A more literal interpretation seems more germane to Act Without Words II, also directed by Steele. In this solidly presented mime, two men in sacks are alternately goaded by a large hand to climb out of their bags, prepare for a new day, dress and undress and then curl up - again in a sack - for the night. The first man, played by Brian Rich, is religious; one of his first acts out of the sack is to pray. The second man, performed by Ray Walden, is more health-conscious; he's careful to exercise and brush his teeth once he's out and about. But in Beckett's view, both men are stuck in meaningless repetition (a key Beckett theme) while only the goad, which takes on first one wheel, then two, truly evolves. This may be Beckett's reflection on human history: just an endless alternation, from religion to science and back to religion, from classic to romantic and back to classic. What's most dynamic - and most spooky - is that goad waking each sleeper. Is it God, or some superior intelligence from another planet? Is it the same Unnamed Actor who shone the spotlight in Play? Or is the goad simply technology, which develops at top speed while real human progress - the progress of the heart - hardly happens at all? Fine acting and canny direction make Act Without Words II another success, though one that's not nearly as satisfying as Play.

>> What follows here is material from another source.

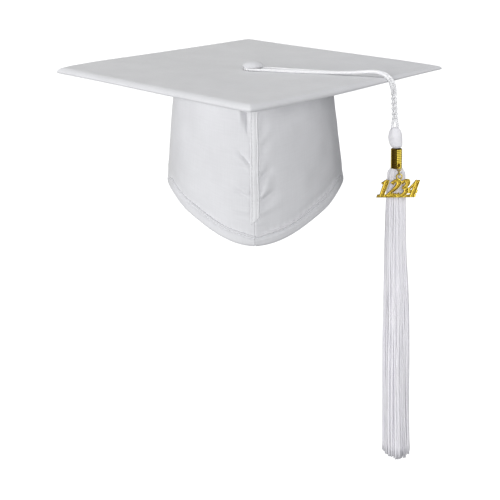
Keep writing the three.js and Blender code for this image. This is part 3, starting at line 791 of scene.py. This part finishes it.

The other two dramas aren't quite as successful. Catastrophe, which Beckett wrote for then-dissident Václav Havel when the future Czech president was a political prisoner, depends for its final, chilling effect on what may seem like a small gesture: an actor, called "The Protagonist," raises his head without being told to. But, as directed by C. David Frankel, actor Rusty Gillespie carries out this defiant act much too subtly, and robs the scene of its pivotal event. As for the last play, Breath, directed by Steele, it depends on an amplified breath - inhale, exhale - corresponding with an increase, then decrease of light. But on the night I saw the show, the breath was nearly inaudible and the light change too rapid to make much sense. At least the newborn's cry that starts and ends the scene is unobjectionable. But Beckett's clear intention here - about all-too-short life - needs to be made more pungently.

Still, two out of four of these short Beckett plays are worth seeing. And the first one - Play - is a minor masterpiece.

In a community that seldom sees any of Beckett's works, that's not a bad percentage.